For coordinating themed icons with in-app dark mode, Implementing Dark Mode and Color Themes in Rork Max covers the UI side and pairs well with this work.
A short note on automating the asset pipeline
After doing this manually for the third app, I built a small script around sharp to generate the dark and tinted PNGs from the light master. The dark variant is mostly a curve adjustment plus a subtle background tone shift; the tinted variant is the grayscale pass described above. It is not a fully hands-off pipeline — every icon still needs a final eye pass — but going from "open Photoshop, export three times" to "run one script, then nudge the tinted version" cut the per-app effort from twenty minutes to about five.
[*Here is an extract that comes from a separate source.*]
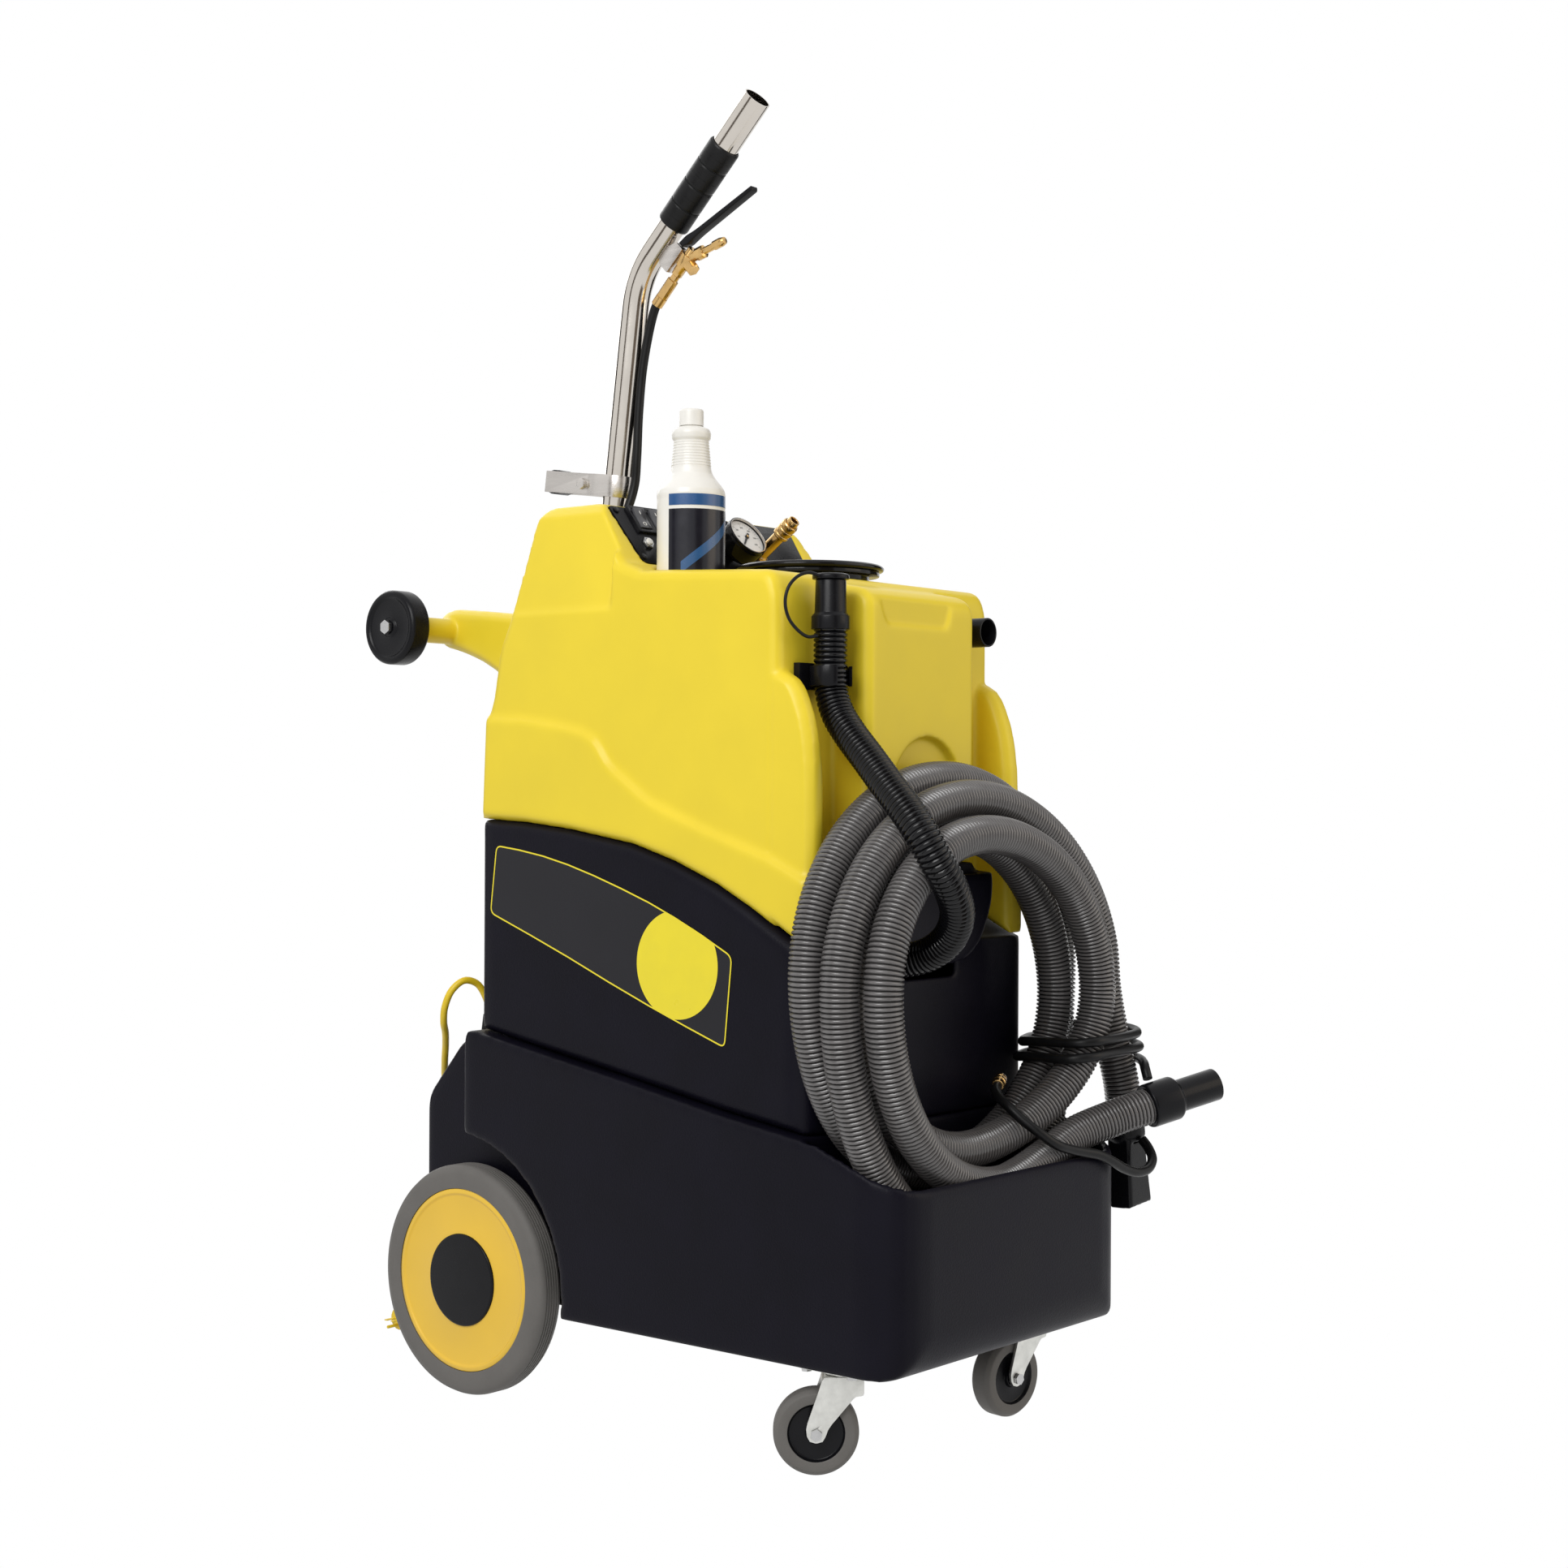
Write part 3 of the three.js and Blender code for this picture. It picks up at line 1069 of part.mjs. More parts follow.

If you publish more than two or three apps a year, this kind of automation is worth setting up early. The same script can also drop the assets into the right path under assets/icons/, which is one fewer place where a typo can break the build. For Rork users specifically, the win is that you can keep the master icon checked into the same place Rork pulls from, and regenerate variants any time the brand mark changes without re-touching Rork itself.
A practical detail worth knowing: Apple briefly changed the recommended dark-icon background luminance during the iOS 18 beta cycle, and some early dark assets that looked great in beta now appear slightly washed out on shipping iOS 18. If you generated dark variants more than six months ago, it is worth re-checking them on a current device — the cost is low and the inconsistency is genuinely visible.
Going deeper
Where to go from here
Themed icon work is one of those tasks where you don't write any code, but the polish is visible the moment a user opens their phone. If you already have a published app, my suggestion is to ship a single dark variant in the next routine update — it usually only takes ten minutes of image processing on your existing light icon, and the upgrade in first impressions is real.
For brand-new Rork projects, prepare all three variants before your first store binary. Doing it up front avoids the cache headaches that come from swapping icons mid-flight, and it locks in a more confident first impression from launch day. Icons decide what users feel about your app in the first second of seeing it — that's worth a small upfront investment.